You might argue that hanging the Concrete Audio speakers on the end of the Naim Statement amps, driven by a full dCS Vivaldi stack, that’s the least you might expect -- and you’d have a point. But the speakers still have to deliver the musical goods. What I found so interesting was not just their ability to grasp the musical sense in a whole host of different recordings of different music, but also how clearly they reflected the nature and qualities of the driving system. The musical strengths (or weaknesses) of the various filter options on the Vivaldi DAC were clearly, almost explicitly revealed, as was the absolute spatial and temporal security and stability of the system, a combination of equipment that anchored the music in space but also allowed it to breathe at its own tempo. Likewise, the security of the disc source over the high-res streamer was almost cruelly apparent -- all done without the speakers ever drawing attention to themselves. This ability to stand aside from the musical performance, to project a natural, stable and uncluttered image, one with clarity and convincing dimensionality, while also preserving the sense and shape of the music itself mark the Concrete Audio speakers as worthy of further attention. Their cabinets and design approach aren’t just different -- they’re clearly effective. The result is a genuinely expressive and musically neutral loudspeaker.

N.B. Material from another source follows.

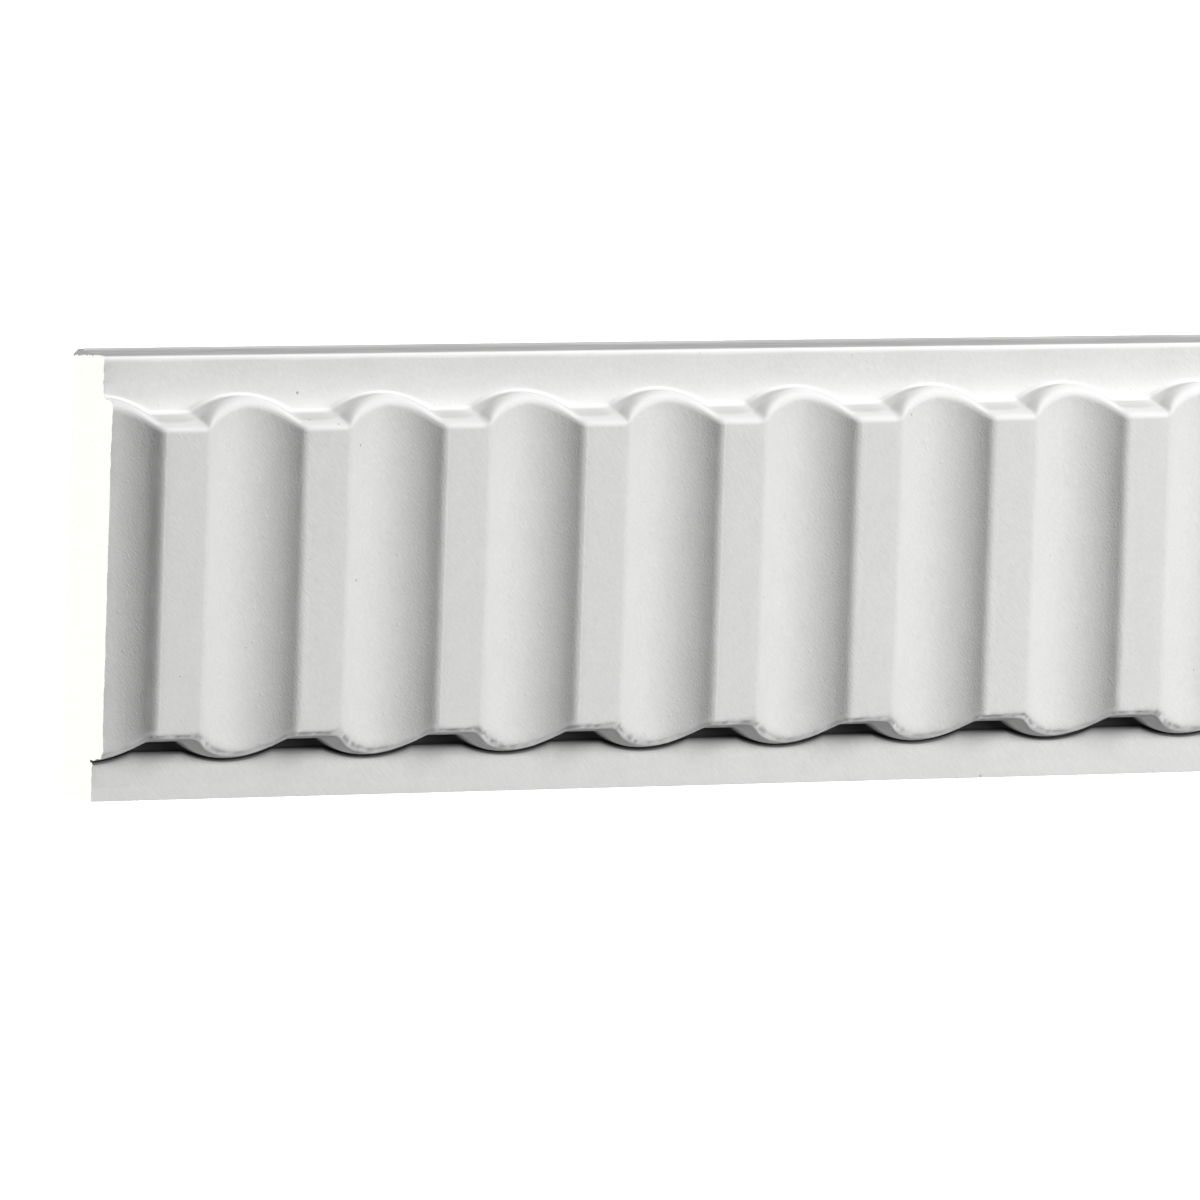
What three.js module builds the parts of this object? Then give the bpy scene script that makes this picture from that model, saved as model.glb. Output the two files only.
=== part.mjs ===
// A polyurethane frieze moulding, cast in one piece and glued flat to a wall.
// From the top down it has a plain cove, a raised slab and a plain band. Upright concave flutes are cut into
// the slab between flat fillets, and the slab's upper and lower edges bow out in a scallop over each flute.
// Sizes are in millimetres. X runs along the moulding, the flat back lies in Y = 0, the front faces -Y and
// Z is up. The origin is on the back, at mid-length and mid-height.

import * as THREE from 'three';

// Overall
const length = 986;
const height = 152;

// Flutes and fillets, measured along X
const fluteWidth = 36.2; // chord between the arrises before they are rounded
const filletWidth = 18.6;
const firstFluteCentre = -2.8; // from the left end: the saw cuts a flute just past its centre

// Depths, measured out from the wall
const slabDepth = 36.4; // face of the flat fillets
const fluteDepth = 8.6; // middle of a flute, back from that face
const bandDepth = 21.3;
const coveThroatDepth = 21.4; // the cove's upright upper part
const arrisRadius = 4.2; // rounding between a fillet and a flute

// Cove and top edge: heights are measured down from the front top edge
const topRise = 1.5; // how far the back lip stands above the front top edge
const coveThroatDrop = 6.5; // the cove is upright down to here and curves out below
const coveRadius = 70;
const lipDepth = 3.6; // highest line of the back lip, out from the wall
const lipBackDrop = 2.3; // the lip's rounding down to the wall
const stepDepth = 7.4; // small step in front of the lip
const stepHeight = 0.5;
const topEdgeBevel = 0.8;

// The slab's upper edge on a fillet, down from the front top edge
const upperRootDrop = 19;
const upperFaceDrop = 22.7;

// The slab's lower edge on a fillet, up from the bottom. Its underside slopes back to an inner edge, and a
// narrow groove runs behind that edge, above the band.
const lowerFaceRise = 22.6;
const innerEdgeRise = 20.6;
const innerEdgeSetback = 8.6; // back from the fillet's face
const innerEdgeHollow = 0.65; // how far the inner edge follows the flutes' hollows
const bandEdgeRise = 16.5;
const grooveDepth = 1.2; // back from the band's face
const grooveSlope = 0.2; // how far its roof and its floor lean towards each other

// Scallops over the flutes
const rootScallopMargin = 1.1; // how far the root arc reaches past the flute on each side
const upperRootScallop = 5.7;
const upperFaceScallop = 7.9;
const lowerFaceScallop = 6.8;
const innerEdgeMargin = 1.9;
const innerEdgeScallop = 6.7;
const bandEdgeMargin = -0.8;
const bandEdgeScallop = 3.4;
const scallopShift = 1; // these scallops and the inner edge's sit this far left of the flutes
const lowerFaceShift = 1.7;
const rimSetback = 1.8; // rounding of the slab's edges, along each side of the corner

// Steps of the faceted surface
const fluteSteps = 6;
const coveSteps = 2;

const bottomZ = -height / 2;
const topEdgeZ = height / 2 - topRise;
const pitch = fluteWidth + filletWidth;

// Height of a circular arc of the given chord and rise, at a distance u from its middle, and 0 beyond its ends
function arcHeight(u, chord, rise) {
  const radius = chord ** 2 / (8 * rise) + rise / 2;
  const half = Math.min(Math.abs(u), chord / 2);
  return Math.sqrt(radius ** 2 - half ** 2) - (radius - rise);
}

const fluteRadius = fluteWidth ** 2 / (8 * fluteDepth) + fluteDepth / 2;
const fluteAxisDepth = slabDepth - fluteDepth + fluteRadius;

// The arris rounding is tangent to the fillet's face and to the flute's circle
const roundingAxis = Math.sqrt(
  (fluteRadius + arrisRadius) ** 2 - (fluteAxisDepth - slabDepth + arrisRadius) ** 2,
);
const roundingEnd = (roundingAxis * fluteRadius) / (fluteRadius + arrisRadius);

// Depth of the slab's face at a distance u from the middle of a flute
function faceDepth(u) {
  const side = Math.abs(u);
  if (side <= roundingEnd) {
    return fluteAxisDepth - Math.sqrt(fluteRadius ** 2 - side ** 2);
  }
  if (side >= roundingAxis) {
    return slabDepth;
  }
  return slabDepth - arrisRadius + Math.sqrt(arrisRadius ** 2 - (roundingAxis - side) ** 2);
}

// Depth of the cove at a height z: upright above the throat line, an arc below it
function coveDepth(z) {
  const belowThroat = Math.max(topEdgeZ - coveThroatDrop - z, 0);
  return coveThroatDepth + coveRadius - Math.sqrt(coveRadius ** 2 - belowThroat ** 2);
}

// Three points that round the corner between two neighbouring points of the section
function roundedCorner(from, corner, to) {
  const near = Math.min(rimSetback, from.distanceTo(corner) / 2);
  const far = Math.min(rimSetback, to.distanceTo(corner) / 2);
  const start = corner.clone().add(from.clone().sub(corner).setLength(near));
  const end = corner.clone().add(to.clone().sub(corner).setLength(far));
  const curve = new THREE.QuadraticBezierCurve(start, corner, end);
  return curve.getPoints(2);
}

// Outline of the moulding's section at a distance u from the middle of a flute, as points of depth and height
function section(u) {
  const point = (depth, z) => new THREE.Vector2(depth, z);
  const scallop = (margin, rise, shift) => arcHeight(u + shift, fluteWidth + 2 * margin, rise);
  const depth = faceDepth(u);

  const bandEdge = point(bandDepth, bottomZ + bandEdgeRise - scallop(bandEdgeMargin, bandEdgeScallop, 0));
  const innerEdge = point(
    slabDepth - innerEdgeSetback - innerEdgeHollow * (slabDepth - depth),
    bottomZ + innerEdgeRise - scallop(innerEdgeMargin, innerEdgeScallop, scallopShift),
  );
  const grooveFoot = point(bandDepth - grooveDepth, bandEdge.y + grooveSlope);
  const grooveHead = point(bandDepth - grooveDepth, innerEdge.y - grooveSlope);
  const lowerFace = point(depth, bottomZ + lowerFaceRise - scallop(0, lowerFaceScallop, lowerFaceShift));
  const upperRootZ = topEdgeZ - upperRootDrop + scallop(rootScallopMargin, upperRootScallop, 0);
  const upperRoot = point(coveDepth(upperRootZ), upperRootZ);
  const upperFaceZ = topEdgeZ - upperFaceDrop + scallop(0, upperFaceScallop, scallopShift);
  const upperFace = point(depth, upperFaceZ);

  const cove = [];
  for (let i = 1; i <= coveSteps; i += 1) {
    const z = THREE.MathUtils.lerp(upperRootZ, topEdgeZ - coveThroatDrop, i / coveSteps);
    cove.push(point(coveDepth(z), z));
  }
  const coveTop = point(coveThroatDepth, topEdgeZ - topEdgeBevel);
  const topEdge = point(coveThroatDepth - topEdgeBevel, topEdgeZ);
  const lip = point(lipDepth, height / 2);
  const stepSlope = (topRise - stepHeight) / (topEdge.x - lipDepth);
  const step = point(stepDepth, topEdgeZ + stepSlope * (topEdge.x - stepDepth));

  return [
    point(0, bottomZ),
    point(bandDepth, bottomZ),
    bandEdge,
    grooveFoot,
    grooveHead,
    innerEdge,
    ...roundedCorner(innerEdge, lowerFace, upperFace),
    ...roundedCorner(lowerFace, upperFace, upperRoot),
    upperRoot,
    ...cove,
    coveTop,
    topEdge,
    step,
    point(stepDepth, step.y + stepHeight),
    lip,
    point(0, height / 2 - lipBackDrop),
  ];
}

// Places along one repeat, from the middle of a flute, where the section is worked out
function repeatStations() {
  const across = [-roundingAxis, -(roundingAxis + roundingEnd) / 2];
  for (let i = 0; i <= fluteSteps; i += 1) {
    across.push(THREE.MathUtils.lerp(-roundingEnd, roundingEnd, i / fluteSteps));
  }
  across.push((roundingAxis + roundingEnd) / 2, roundingAxis);
  return across;
}

// All stations from the left end to the right, with the distance from the nearest flute's middle
function allStations() {
  const nearest = (x) => {
    const repeats = Math.round((x - firstFluteCentre) / pitch);
    return x - firstFluteCentre - repeats * pitch;
  };
  const endGap = 0.5;
  const stations = [{ x: 0, u: nearest(0) }];
  const count = Math.ceil((length - firstFluteCentre) / pitch);
  for (let i = -1; i <= count; i += 1) {
    for (const u of repeatStations()) {
      const x = firstFluteCentre + i * pitch + u;
      if (x > endGap && x < length - endGap) {
        stations.push({ x, u });
      }
    }
  }
  stations.push({ x: length, u: nearest(length) });
  return stations;
}

// One closed skin through all the sections, with a flat saw cut at each end
function mouldingGeometry() {
  const stations = allStations();
  const outlines = stations.map((station) => section(station.u));
  const ring = outlines[0].length;
  const positions = [];
  outlines.forEach((outline, i) => {
    for (const point of outline) {
      positions.push(stations[i].x - length / 2, -point.x, point.y);
    }
  });

  const triangles = [];
  for (let i = 0; i + 1 < stations.length; i += 1) {
    for (let j = 0; j < ring; j += 1) {
      const a = i * ring + j;
      const b = i * ring + ((j + 1) % ring);
      triangles.push(a, a + ring, b + ring, a, b + ring, b);
    }
  }
  const last = (stations.length - 1) * ring;
  for (const [a, b, c] of THREE.ShapeUtils.triangulateShape(outlines[0], [])) {
    triangles.push(a, b, c);
  }
  for (const [a, b, c] of THREE.ShapeUtils.triangulateShape(outlines[stations.length - 1], [])) {
    triangles.push(last + a, last + c, last + b);
  }

  const geometry = new THREE.BufferGeometry();
  geometry.setAttribute('position', new THREE.Float32BufferAttribute(positions, 3));
  geometry.setIndex(triangles);
  geometry.computeVertexNormals();
  return geometry;
}

const primedPolyurethane = new THREE.MeshStandardMaterial({
  color: 0xf2f1ee,
  roughness: 0.55,
  metalness: 0,
});

const moulding = new THREE.Mesh(mouldingGeometry(), primedPolyurethane);
moulding.name = 'frieze_moulding';

const group = new THREE.Group();
group.add(moulding);

export default group;
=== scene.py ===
import math
import bpy
import numpy as np
from mathutils import Matrix, Vector


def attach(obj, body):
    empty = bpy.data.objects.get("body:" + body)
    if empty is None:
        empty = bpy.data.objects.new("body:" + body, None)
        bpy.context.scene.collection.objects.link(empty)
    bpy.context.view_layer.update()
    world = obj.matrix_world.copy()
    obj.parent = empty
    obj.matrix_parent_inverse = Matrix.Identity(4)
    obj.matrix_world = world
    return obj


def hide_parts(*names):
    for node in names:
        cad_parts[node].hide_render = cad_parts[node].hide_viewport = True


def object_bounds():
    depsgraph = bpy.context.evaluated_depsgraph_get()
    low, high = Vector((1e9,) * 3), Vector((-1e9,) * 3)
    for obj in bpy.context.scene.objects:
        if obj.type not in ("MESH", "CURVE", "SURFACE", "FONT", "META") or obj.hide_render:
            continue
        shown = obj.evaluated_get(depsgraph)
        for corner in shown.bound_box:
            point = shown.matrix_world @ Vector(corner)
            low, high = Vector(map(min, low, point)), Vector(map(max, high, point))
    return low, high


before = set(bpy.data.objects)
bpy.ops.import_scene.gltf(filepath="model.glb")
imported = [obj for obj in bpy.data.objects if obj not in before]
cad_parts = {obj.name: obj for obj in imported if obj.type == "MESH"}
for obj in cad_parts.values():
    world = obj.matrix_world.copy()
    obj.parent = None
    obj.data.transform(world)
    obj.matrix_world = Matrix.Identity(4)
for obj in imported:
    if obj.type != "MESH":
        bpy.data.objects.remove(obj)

# A primed white polyurethane frieze: upright flutes and flat fillets, a cove above and a plain band below.
# Lengths are in metres. X runs along the moulding, its back lies in Y = 0, its front faces -Y, and Z is up.

cadLow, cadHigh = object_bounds()
mm = 0.001
print("frame loaded:", list(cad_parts))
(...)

This first taste leaves me looking forward to a more extended audition -- and a chance to dig deeper into the speakers’ lower registers, one thing that wasn’t really possible in the room and setup in which I was listening, where the acoustics dictated a placement leaning toward that clean midband rather than bass reinforcement. A different space would almost certainly provide deeper bass -- and possibly wider-ranging dynamics too.

For Concrete Audio it has been a long, long road -- but judging from my first real audition it has been well worth the journey.